In the early 1770s, Philip began a relationship with the British merchant Edmund Thornton. The couple never married, though they had five children together: Ann Rachel, Magdalen, Judith, Louis Edmund and Philip. Thornton managed estates on Carriacou for the Clan Urquhart of Aberdeen. The couple's alliance was beneficial to both. Thornton, an Englishman living in the predominantly French colony was able to use Philip's business contacts to negotiate business with other French planters across the Grenadines. In turn, Thornton taught Philip how to read and conduct business in English, broadening her business networks as well. In 1779, the French retook the island of Carriacou. Philip's father, Honoré died that same year and her mother along with the children became the owners of his estates, worth 400,000 livres. The estate contained all of the property on Petite Martinique and a 160-acre estate known as "Grand Anse" near Tyrrel Bay on Carriacou, as well as several lots in the town of Hillsborough. The signing of the Treaty of Paris in 1783, returned Grenada to British control and at that time, Philip and her children moved with Thornton into the town of St. George's. By the time of Philip's mother, Jeanette's death in 1788, the family additionally owned townhouses in Hillsborough, St. George's and Gouyave and more than 200 slaves.

==Career==
Philip initially took over management of the estate "Grand Anse" from her brother Jean Baptiste-Louis and inherited the estate outright when her mother died in 1788. Over the next ten years, Philip's siblings sold their various properties to her. Nicholas Regis died in 1789 and part of his estate was inherited by Philip. Honoré Jr. sold her his properties on Petite Martinique, St. George's and Hillsborough in 1792 and 1793. Soon after Jean Baptiste-Louis moved to Trinidad and sold his properties to her. In addition to earnings from the three estates on Carriacou, "Grand Ance", "Susannah", and "Petite Ance", Philip collected rents from her town properties. The three plantations formed a triangle on opposite sides of the island allowing Philip to transport slaves as needed from her various estates. Besides the cotton and indigo from her other holdings, she produced cacao at "Susannah". In 1794, Thornton returned to England and married Jane Butler, daughter of Thomas Butler, the Archdeacon of Chester. Philip and her children also moved to England and established a residence at 33 Great Coram Street, a short walk from Thornton and his new wife. She and Thornton had their last two children in London, and Philip remained for a decade while her five children pursued their education.

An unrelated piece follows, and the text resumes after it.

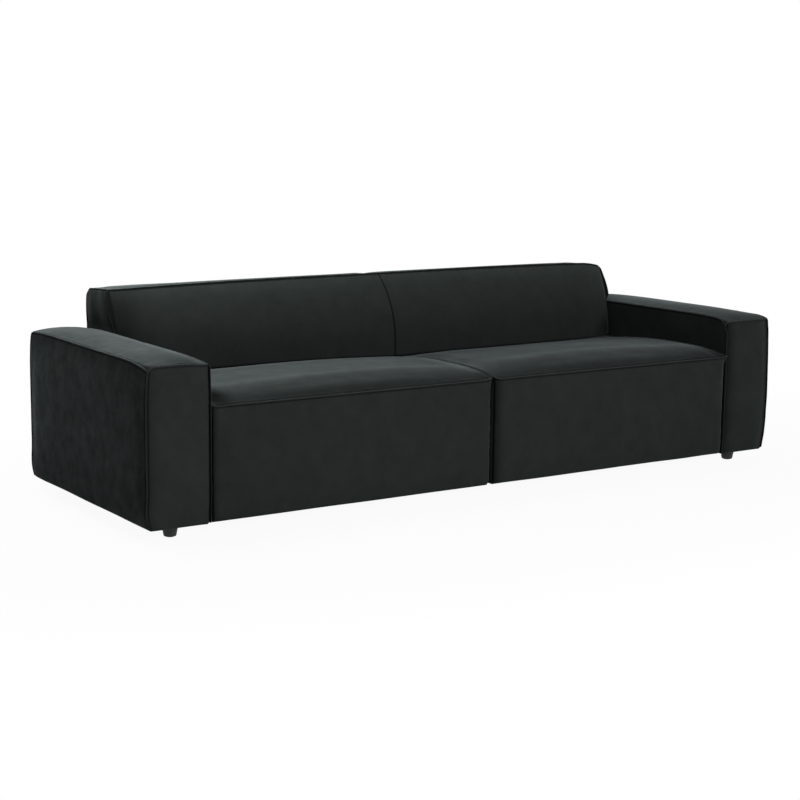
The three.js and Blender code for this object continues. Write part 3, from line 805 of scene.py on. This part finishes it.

Soon after Philip and Thornton left Grenada, an uprising known as the Fédon Rebellion was launched in 1795. The rebellion pitted the free coloured population against the British and the administrative policies which denied them the privileges they had seen under French rule. Philip's brother Joachim, who had fallen deeply into debt and was sued by his creditors, became a trusted lieutenant of the revolutionary leader Julien Fédon. In 1804, Joachim was captured and executed by the British for his participation in the rebellion. Though the British took reprisals against the rebels, Philip for the most part was spared, in part because she, through Thornton, had made strategic connections with British community, and in part because her estates on outlying islands had little involvement in the uprising. During her years abroad, Philip's estates were managed by her sister Susannah, who was living in Trinidad and from whom, Philip had acquired the plantation "Susannah".

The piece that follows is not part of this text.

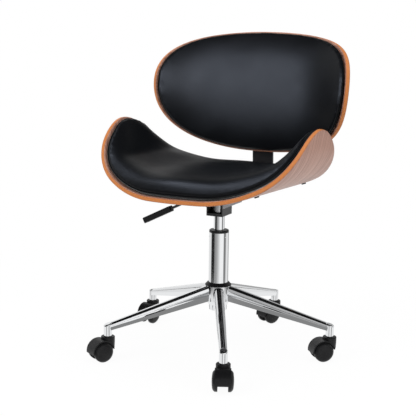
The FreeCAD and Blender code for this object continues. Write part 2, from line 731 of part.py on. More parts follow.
def lever_grip():
    """Modelled along +X from the rod's axis, then turned down along the lever."""
    half = 0.5 * grip_height
    notch = grip_length - grip_notch_from_end
    outline = [Vector(0, 0, -half), Vector(grip_length, 0, -half), Vector(grip_length, 0, half),
               Vector(notch + 0.5 * grip_notch_width, 0, half),
               Vector(notch, 0, half - grip_notch_depth),
               Vector(notch - 0.5 * grip_notch_width, 0, half), Vector(0, 0, half)]
    grip = Part.Face(polygon(outline)).extrude(Vector(0, grip_width, 0))
    grip.translate(Vector(0, -0.5 * grip_width, 0))
    long_edges = [edge for edge in grip.Edges
                  if edge.BoundBox.XLength > 0.5 * grip_length
                  or (edge.BoundBox.YLength > 0.5 * grip_width
                      and min(edge.BoundBox.XMin, grip_length - edge.BoundBox.XMax) < tiny)]
    grip = grip.makeFillet(grip_edge_radius, long_edges)
    rod_depth = (lever_end_x - grip_start_x) / math.cos(math.radians(lever_slope))
    rod_start = Vector(-cut_margin, 0, 0)
    grip = grip.cut(Part.makeCylinder(lever_radius, rod_depth + cut_margin, rod_start, across))
    grip.rotate(Vector(0, 0, 0), along, 180 - lever_slope)
    grip.translate(lever_point(grip_start_x))
    return grip


def save_lever():
    save("lever_rod", lever_rod())
    save("lever_grip", lever_grip())
    pin_half = 0.5 * lever_eye_width + face_gap + ear_thickness
    start = Vector(-lever_pivot_x, -pin_half, lever_z)
    save("lever_pivot_pin", Part.makeCylinder(pivot_radius, 2 * pin_half, start, along))


# Bent plywood shells. A shell's section across is flat in the middle and bends up in arcs.
# Its outline is a rounded form in which the share of the half width and the share of the
# reach along the shell, each raised to its own power, add up to one.
def surface_place(s, flat, bends):
    """Across and out coordinates, and the slope, at a distance s along the bent surface."""
    side = -1.0 if s < 0 else 1.0
    left = max(abs(s) - flat, 0.0)
    x = min(abs(s), flat)
    n = 0.0
    slope = 0.0
    for radius, angle in bends:
        turn = min(left / radius, math.radians(angle))
        x += radius * (math.sin(slope + turn) - math.sin(slope))
        n += radius * (math.cos(slope) - math.cos(slope + turn))
        slope += turn
        left -= turn * radius
    x += left * math.cos(slope)
    n += left * math.sin(slope)
    return side, x, n, slope


def surface_point(s, t, off, flat, bends):
    """Point at s across, t along and off inwards from the outer face."""
    side, x, n, slope = surface_place(s, flat, bends)
    return Vector(side * (x - off * math.sin(slope)), t, n + off * math.cos(slope))


seat_form = {"flat": seat_flat_half_width, "bends": seat_bends, "half": seat_half_width,
             "front": seat_front_reach, "rear": seat_rear_reach, "side_power": seat_side_power,
             "front_power": seat_front_power, "rear_power": seat_rear_power, "sweep": seat_wing_sweep}
back_form = {"flat": back_flat_half_width, "bends": back_bends, "half": back_half_width,
             "front": back_lower_reach, "rear": back_upper_reach, "side_power": back_side_power,
             "front_power": back_lower_power, "rear_power": back_upper_power, "sweep": 0.0}


def reach_along(form, share):
    """Front and rear ends of the shell at a share of its half width."""
    open_share = 1.0 - abs(share) ** form["side_power"]
    front = -form["front"] * open_share ** (1.0 / form["front_power"])
    rear = form["rear"] * open_share ** (1.0 / form["rear_power"])
    sweep = form["sweep"] * share * share
    return front + sweep, rear + sweep


def station_shares(end):
    """Shares of the half width, closer together towards the tips."""
    last = math.asin(end)
    return [math.sin(last * k / half_stations) for k in range(-half_stations, half_stations + 1)]


def plywood_shell(form):
    """Bent sheet, trimmed to its outline by a body lofted across it."""
    flat = form["flat"]
    bends = form["bends"]
    total = form["half"] + trim_overhang
    arcs = []
    for off in (0.0, ply_thickness):
        stops = [0.0, flat]
        for radius, angle in bends:
            stops.append(stops[-1] + radius * math.radians(angle))
        edges = []
        for a, b in zip(stops[1:-1], stops[2:]):
            ends = [surface_point(s, 0, off, flat, bends) for s in (a, 0.5 * (a + b), b)]
            edges.append(Part.Arc(*ends).toShape())
        tail_end = max(total, stops[-1] + trim_overhang)
        tail = [surface_point(s, 0, off, flat, bends) for s in (stops[-1], tail_end)]
        edges.append(Part.LineSegment(*tail).toShape())
        arcs.append(edges)
    mirrored = [[edge.mirror(Vector(0, 0, 0), across) for edge in edges] for edges in arcs]
    rim = []
    for side in (arcs, mirrored):
        tips = [edges[-1].Vertexes for edges in side]
        far = [max(ends, key=lambda v: abs(v.X) + v.Z).Point for ends in tips]
        rim.append(Part.LineSegment(*far).toShape())
    middle = []
    for off in (0.0, ply_thickness):
        middle.append(Part.LineSegment(Vector(-flat, 0, off), Vector(flat, 0, off)).toShape())
    loose = arcs[0] + arcs[1] + mirrored[0] + mirrored[1] + rim + middle
    profile = Part.Wire(Part.__sortEdges__(loose))
    length = form["front"] + form["rear"] + 4 * trim_overhang
    sheet = Part.Face(profile).extrude(Vector(0, length, 0))
    sheet.translate(Vector(0, -form["front"] - 2 * trim_overhang, 0))
    sections = []
    for share in station_shares(shell_end):
        front, rear = reach_along(form, share)
        s = share * form["half"]
        low = -trim_overhang
        high = ply_thickness + trim_overhang
        corners = [(front, low), (rear, low), (rear, high), (front, high)]
        sections.append(polygon([surface_point(s, t, off, flat, bends) for t, off in corners]))
    return sheet.common(Part.makeLoft(sections, True, False))


def padding(form, inset, edge_height, swell, crown):
    """Crowned pad with drawn-in sides, lofted across the shell."""
    flat = form["flat"]
    bends = form["bends"]
    half = form["half"] - inset
    base = ply_thickness + pad_gap
    sections = []
    for share in station_shares(pad_end):
        front, rear = reach_along(form, share)
        s = share * half
        front += inset
        rear -= inset
        room = 0.5 * (rear - front)
        tuck = min(pad_tuck, pad_tuck_limit * room)
        roll = min(pad_roll, pad_roll_limit * room)
        thin = max(abs(s) - (half - pad_tip_radius), 0.0) / pad_tip_radius
        thinning = math.sqrt(1.0 - pad_tip_thinning * thin * thin)
        edge = (edge_height + swell * (1.0 - abs(share) ** pad_swell_power)) * thinning
        rise = crown * (1.0 - abs(share) ** pad_crown_power) * thinning
        top = edge + max(rise, pad_least_crown * room)

        def point(t, height):
            return surface_point(s, t, base + height, flat, bends)

        foot_front = point(front + tuck, 0)
        foot_rear = point(rear - tuck, 0)
        top_front = point(front + roll, edge)
        top_rear = point(rear - roll, edge)
        sections.append(Part.Wire([
            Part.LineSegment(foot_front, foot_rear).toShape(),
            Part.Arc(foot_rear, point(rear, 0.5 * edge), top_rear).toShape(),
            Part.Arc(top_rear, point(0.5 * (front + rear), top), top_front).toShape(),
            Part.Arc(top_front, point(front, 0.5 * edge), foot_front).toShape()]))
    return Part.makeLoft(sections, True, False)


def surface_frame(s, t, form):
    """Placement on the outer face with its +Z pointing into the plywood."""
    side, _, _, slope = surface_place(s, form["flat"], form["bends"])
    place = surface_point(s, t, 0, form["flat"], form["bends"])
    return Placement(place, Rotation(along, -side * math.degrees(slope)))


def side_screw_places():
    return [surface_frame(side * side_screw_s, t, seat_form)
            for side in (-1, 1) for t in (side_screw_front_t, side_screw_rear_t)]


def bracket_holes(ts):
    return [(sx * 0.5 * bracket_bolt_spacing_x, t) for sx in (-1, 1) for t in ts]


def seat_shell():
    shell = plywood_shell(seat_form)
    depth = ply_thickness - bolt_end_cover + bolt_clearance
    for x, t in plate_bolt_places() + bracket_holes(bracket_seat_bolts_t):
        shell = shell.cut(cylinder(bolt_radius + bolt_clearance, -cut_margin, depth, x, t))
    hole = cylinder(side_screw_radius + bolt_clearance, -cut_margin, depth)
    for place in side_screw_places():
        shell = shell.cut(in_frame(hole, place))
    return in_frame(shell, seat_frame)


def back_shell():
    shell = plywood_shell(back_form)
    depth = ply_thickness - bolt_end_cover + bolt_clearance
    for x, t in bracket_holes(bracket_back_bolts_t):
        shell = shell.cut(cylinder(bolt_radius + bolt_clearance, -cut_margin, depth, x, t))
    return in_frame(shell, back_frame)


def save_shells():
    save("seat_shell", seat_shell())
    seat_pad = padding(seat_form, seat_pad_inset, seat_pad_edge, seat_pad_swell, seat_pad_crown)
    save("seat_pad", in_frame(seat_pad, seat_frame))
    save("back_shell", back_shell())
    back_pad = padding(back_form, back_pad_inset, back_pad_edge, back_pad_swell, back_pad_crown)
    save("back_pad", in_frame(back_pad, back_frame))
    screw = button_screw(side_screw_radius, ply_thickness - bolt_end_cover, side_screw_head_radius,
                         side_screw_head_height, side_screw_head_rounding)
    placed = [in_frame(in_frame(screw, place), seat_frame) for place in side_screw_places()]
    save("seat_side_screws", *placed)


# Back bracket: one flat steel bar, bolted under the seat, that bends up behind the seat's
# rear edge, leans forward to the back and runs up its rear face.
def strip_side(points, radii, offset):
    """One face of a bent bar: straight runs moved sideways, joined by tangent arcs."""
    lines = []
    for a, b in zip(points[:-1], points[1:]):
        run = (b - a).normalize()
        shift = Vector(0, -run.z, run.y) * offset
        lines.append((a + shift, b + shift, run))
    corners = [lines[0][0]]
    for (a, _, u), (b, _, v) in zip(lines[:-1], lines[1:]):
        cross = u.y * v.z - u.z * v.y
        reach = ((b.y - a.y) * v.z - (b.z - a.z) * v.y) / cross
        corners.append(a + u * reach)
    corners.append(lines[-1][1])
    edges = []
    start = corners[0]
    for corner, line, following, radius in zip(corners[1:-1], lines[:-1], lines[1:], radii):
        u = line[2]
        v = following[2]
        turn = u.getAngle(v)
        left = 1.0 if u.y * v.z - u.z * v.y > 0 else -1.0
        bend = radius - left * offset
        setback = bend * math.tan(0.5 * turn)
        first = corner - u * setback
        last = corner + v * setback
        inward = (v - u).normalize()
        middle = corner + inward * (bend / math.cos(0.5 * turn) - bend)
        edges.append(Part.LineSegment(start, first).toShape())
        edges.append(Part.Arc(first, middle, last).toShape())
        start = last
    edges.append(Part.LineSegment(start, corners[-1]).toShape())
    return edges, corners[0], corners[-1]


def frame_point(frame, t, n):
    """Point on the middle plane of the seat's or the back's frame."""
    return frame.multVec(Vector(0, t, n))


def bracket_route():
    """Points of the bar's middle line, from under the seat to its end behind the back."""
    middle = -0.5 * bracket_thickness
    start = frame_point(seat_frame, bracket_seat_start_t, middle)
    corner_t = seat_rear_reach + bracket_rear_gap + 0.5 * bracket_thickness
    corner = frame_point(seat_frame, corner_t, middle)
    contact = frame_point(back_frame, bracket_contact_t, middle)
    end = frame_point(back_frame, bracket_end_t, middle)
    return [start, corner, contact, end]


def back_bracket():
    route = bracket_route()
    radii = [bracket_seat_radius, bracket_back_radius]
    half = 0.5 * bracket_thickness
    inner, inner_start, inner_end = strip_side(route, radii, half)
    outer, outer_start, outer_end = strip_side(route, radii, -half)
    caps = [Part.LineSegment(inner_start, outer_start).toShape(),
            Part.LineSegment(inner_end, outer_end).toShape()]
    profile = Part.Wire(Part.__sortEdges__(inner + outer + caps))
    bar = Part.Face(profile).extrude(Vector(bracket_width, 0, 0))
    bar.translate(Vector(-0.5 * bracket_width, 0, 0))
    ends = [route[0], route[-1]]
    corners = [edge for edge in bar.Edges
               if edge.Length < bracket_thickness + tiny
               and min(edge.CenterOfMass.distanceToPoint(Vector(edge.CenterOfMass.x, end.y, end.z))
                       for end in ends) < tiny]
    bar = bar.makeFillet(bracket_corner_radius, corners)
    for frame, ts in ((seat_frame, bracket_seat_bolts_t), (back_frame, bracket_back_bolts_t)):
        for x, t in bracket_holes(ts):
            hole = cylinder(bolt_radius + bolt_clearance, -bracket_thickness - cut_margin, cut_margin, x, t)
            bar = bar.cut(in_frame(hole, frame))
    return bar


def save_bracket():
    save("back_bracket", back_bracket())
    shank = bracket_thickness + ply_thickness - bolt_end_cover
    bolt = button_screw(bolt_radius, shank, bolt_head_radius, bolt_head_height, bolt_head_rounding)
    bolts = []
    for frame, ts in ((seat_frame, bracket_seat_bolts_t), (back_frame, bracket_back_bolts_t)):
        for x, t in bracket_holes(ts):
            placed = bolt.copy()
            placed.translate(Vector(x, t, -bracket_thickness))
            bolts.append(in_frame(placed, frame))
    save("bracket_bolts", *bolts)


save_casters()
save_base()
save_column()
save_mechanism()
save_lever()
save_shells()
save_bracket()
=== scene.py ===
import json
import math

import bmesh
import bpy
from mathutils import Matrix, Vector
from mathutils.bvhtree import BVHTree
import numpy as np


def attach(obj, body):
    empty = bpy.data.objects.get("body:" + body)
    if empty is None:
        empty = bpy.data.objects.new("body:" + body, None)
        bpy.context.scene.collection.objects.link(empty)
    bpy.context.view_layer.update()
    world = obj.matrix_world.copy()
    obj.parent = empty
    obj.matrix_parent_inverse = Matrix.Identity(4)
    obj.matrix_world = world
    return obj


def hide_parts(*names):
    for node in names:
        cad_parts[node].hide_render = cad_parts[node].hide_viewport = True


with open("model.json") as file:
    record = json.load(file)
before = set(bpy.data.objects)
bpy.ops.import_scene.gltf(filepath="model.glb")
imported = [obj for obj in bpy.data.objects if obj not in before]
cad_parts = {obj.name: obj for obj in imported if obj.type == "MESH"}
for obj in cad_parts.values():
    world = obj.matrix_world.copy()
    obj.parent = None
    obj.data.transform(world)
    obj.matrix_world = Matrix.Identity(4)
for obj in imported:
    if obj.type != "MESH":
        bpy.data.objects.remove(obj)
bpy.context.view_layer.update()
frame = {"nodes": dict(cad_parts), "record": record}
scene = bpy.context.scene
scene.view_settings.view_transform = "Standard"


# Camera
# The viewpoint is a little above the seat, to the sitter's left of the front, with a long
# lens, as a shop takes its pictures of chairs.
camera_place = Vector((1.056, -2.2305, 0.834))
camera_turn = math.radians(26.0)        # to the left of straight back
camera_drop = math.radians(10.76)
camera_roll = 0.0138
camera_lens = 86.66
camera_film = 36.0

ahead = Vector((-math.sin(camera_turn) * math.cos(camera_drop),
                math.cos(camera_turn) * math.cos(camera_drop), -math.sin(camera_drop)))
rightward = Vector((math.cos(camera_turn), math.sin(camera_turn), 0))
upward = rightward.cross(ahead)
camera_data = bpy.data.cameras.new("camera")
camera_data.lens = camera_lens
camera_data.sensor_width = camera_film
camera = bpy.data.objects.new("camera", camera_data)
scene.collection.objects.link(camera)
turn = Matrix((rightward, upward, -ahead)).transposed().to_4x4()
camera.matrix_world = Matrix.Translation(camera_place) @ turn @ Matrix.Rotation(camera_roll, 4, "Z")
scene.camera = camera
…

Returning to Grenada in 1808, Philip took over the control of her estates, managing many of her siblings holdings as well. She continued to purchase property both in Grenada and London and managed the investments of her children. The slave registers of 1817, show that Philip's main property at "Grand Anse" exceeded 400 acres of land and was worked by 276 slaves. She also had slaves registered in Trinidad, probably working on her siblings' estates there. Through the 1820s, Philip was among the most influential Grenadian planters, taking an active role in the social and business life of the colony. In 1822, when one of her slaves was sentenced to death for a domestic dispute with another slave, she organized a petition and obtained signatures from the island's elite to have his sentence commuted. That she was a French, free coloured female planter and was able to secure a commutation from the British colonial secretary, speaks to her high regard and position in the colony. In 1833, when she received compensation under the Abolition Act, Philip was paid over 6,603 pounds sterling for her 275 slaves, making her one of the wealthiest planters on the island.

==Death and legacy==
Philip died in 1848 and her estate was bequeathed to her children and grandchildren. Four months after her death, her daughters put the property in Grenada, with the exception of "Grand Anse", up for sale with the intent of returning to England, where they owned other property.